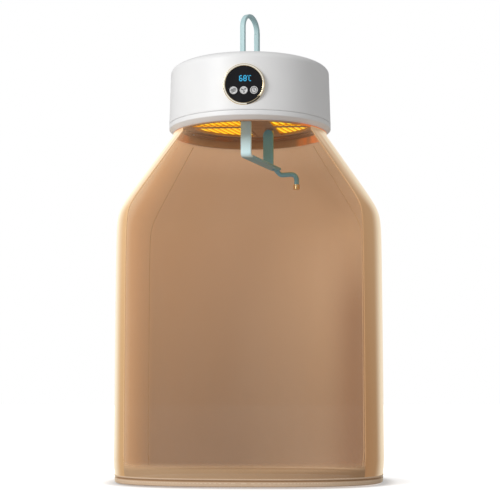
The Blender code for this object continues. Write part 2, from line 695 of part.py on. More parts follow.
def make_top_cover(display_frame, inlet_frame):
    """The white shell: flat vented top, rounded edge, drafted wall, and posts for the screws."""
    top_radius, foot_radius = wall_radius(WALL_TOP), wall_radius(SEAM)
    profile = [(SWIVEL_HOLE, HEAD_TOP)]
    profile += dome(top_radius, HEAD_TOP)
    profile.append((foot_radius, SEAM))
    profile.append((foot_radius - COVER_WALL, SEAM))
    profile += dome(top_radius - COVER_WALL, HEAD_TOP - COVER_WALL)[::-1]
    boss = SWIVEL_HOLE + COVER_BOSS_REACH
    profile += [(boss, HEAD_TOP - COVER_WALL), (boss, BOSS_FOOT), (SWIVEL_HOLE, BOSS_FOOT)]
    cover = piece("top_cover", turned("top_cover", profile, BIG_SEGMENTS), "white_shell")
    posts = [ring(SCREW_POST_RADIUS, SMALL_SEGMENTS, p) for p in screw_places()]
    posts = prisms("screw_posts", posts, PLATE_TOP + GAP, WALL_TOP + SCREW_POST_SHARE * DOME_HEIGHT)
    add(cover, helper("screw_posts", posts))
    cut(cover, helper("intake_slots", intake_slots()), helper("cover_screw_holes", screw_holes("cover_screw_holes")))
    opening = BEZEL_RADIUS + GAP
    sagitta = HEAD_RADIUS - math.sqrt(HEAD_RADIUS**2 - opening**2)
    hole = rod("display_hole", opening, -OVERRUN, sagitta + COVER_WALL + 2 * OVERRUN, MID_SEGMENTS, "Y")
    socket = rounded(centred_box(INLET_WIDTH + 2 * GAP, INLET_HEIGHT + 2 * GAP), INLET_WALL + GAP)
    socket = prism("inlet_hole", socket, -OVERRUN, COVER_WALL + 2 * OVERRUN, "Y")
    cut(cover, helper("display_hole", hole, display_frame), helper("inlet_hole", socket, inlet_frame))


def make_base_ring():
    """The rim under the cover: a short lip, a long chamfer and a ledge that the heater plate lies on."""
    top, ledge = SEAM - GAP, PLATE_FOOT - GAP
    outer = wall_radius(SEAM)
    spigot = outer - COVER_WALL - GAP
    corner = top - RING_LIP
    profile = [(outer - RING_EDGE, top), (outer, top - RING_EDGE), (outer, corner),
               (outer - RING_EDGE, corner - RING_EDGE), (RIM_RADIUS, RIM), (RECESS_RADIUS, RIM),
               (RECESS_RADIUS, ledge - LEDGE_THICKNESS), (RECESS_RADIUS - LEDGE_REACH, ledge - LEDGE_THICKNESS),
               (RECESS_RADIUS - LEDGE_REACH, ledge), (spigot, ledge), (spigot, top)]
    base = piece("base_ring", turned("base_ring", profile, BIG_SEGMENTS), "white_shell")
    cut(base, helper("ring_screw_holes", screw_holes("ring_screw_holes")))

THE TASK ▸
All of the data must be returned exactly.

FULL ANSWER ▸
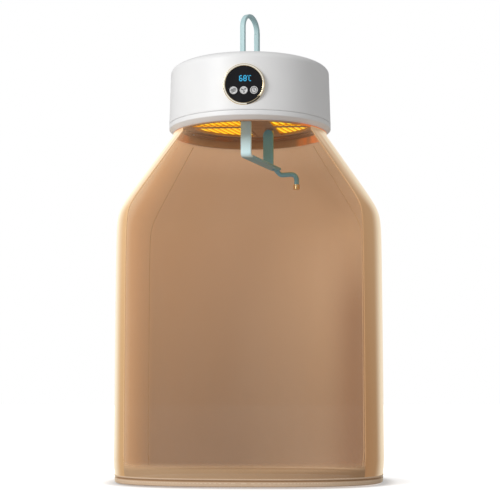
The Blender code for this object continues. Write part 2, from line 695 of part.py on. More parts follow.
def make_top_cover(display_frame, inlet_frame):
    """The white shell: flat vented top, rounded edge, drafted wall, and posts for the screws."""
    top_radius, foot_radius = wall_radius(WALL_TOP), wall_radius(SEAM)
    profile = [(SWIVEL_HOLE, HEAD_TOP)]
    profile += dome(top_radius, HEAD_TOP)
    profile.append((foot_radius, SEAM))
    profile.append((foot_radius - COVER_WALL, SEAM))
    profile += dome(top_radius - COVER_WALL, HEAD_TOP - COVER_WALL)[::-1]
    boss = SWIVEL_HOLE + COVER_BOSS_REACH
    profile += [(boss, HEAD_TOP - COVER_WALL), (boss, BOSS_FOOT), (SWIVEL_HOLE, BOSS_FOOT)]
    cover = piece("top_cover", turned("top_cover", profile, BIG_SEGMENTS), "white_shell")
    posts = [ring(SCREW_POST_RADIUS, SMALL_SEGMENTS, p) for p in screw_places()]
    posts = prisms("screw_posts", posts, PLATE_TOP + GAP, WALL_TOP + SCREW_POST_SHARE * DOME_HEIGHT)
    add(cover, helper("screw_posts", posts))
    cut(cover, helper("intake_slots", intake_slots()), helper("cover_screw_holes", screw_holes("cover_screw_holes")))
    opening = BEZEL_RADIUS + GAP
    sagitta = HEAD_RADIUS - math.sqrt(HEAD_RADIUS**2 - opening**2)
    hole = rod("display_hole", opening, -OVERRUN, sagitta + COVER_WALL + 2 * OVERRUN, MID_SEGMENTS, "Y")
    socket = rounded(centred_box(INLET_WIDTH + 2 * GAP, INLET_HEIGHT + 2 * GAP), INLET_WALL + GAP)
    socket = prism("inlet_hole", socket, -OVERRUN, COVER_WALL + 2 * OVERRUN, "Y")
    cut(cover, helper("display_hole", hole, display_frame), helper("inlet_hole", socket, inlet_frame))


def make_base_ring():
    """The rim under the cover: a short lip, a long chamfer and a ledge that the heater plate lies on."""
    top, ledge = SEAM - GAP, PLATE_FOOT - GAP
    outer = wall_radius(SEAM)
    spigot = outer - COVER_WALL - GAP
    corner = top - RING_LIP
    profile = [(outer - RING_EDGE, top), (outer, top - RING_EDGE), (outer, corner),
               (outer - RING_EDGE, corner - RING_EDGE), (RIM_RADIUS, RIM), (RECESS_RADIUS, RIM),
               (RECESS_RADIUS, ledge - LEDGE_THICKNESS), (RECESS_RADIUS - LEDGE_REACH, ledge - LEDGE_THICKNESS),
               (RECESS_RADIUS - LEDGE_REACH, ledge), (spigot, ledge), (spigot, top)]
    base = piece("base_ring", turned("base_ring", profile, BIG_SEGMENTS), "white_shell")
    cut(base, helper("ring_screw_holes", screw_holes("ring_screw_holes")))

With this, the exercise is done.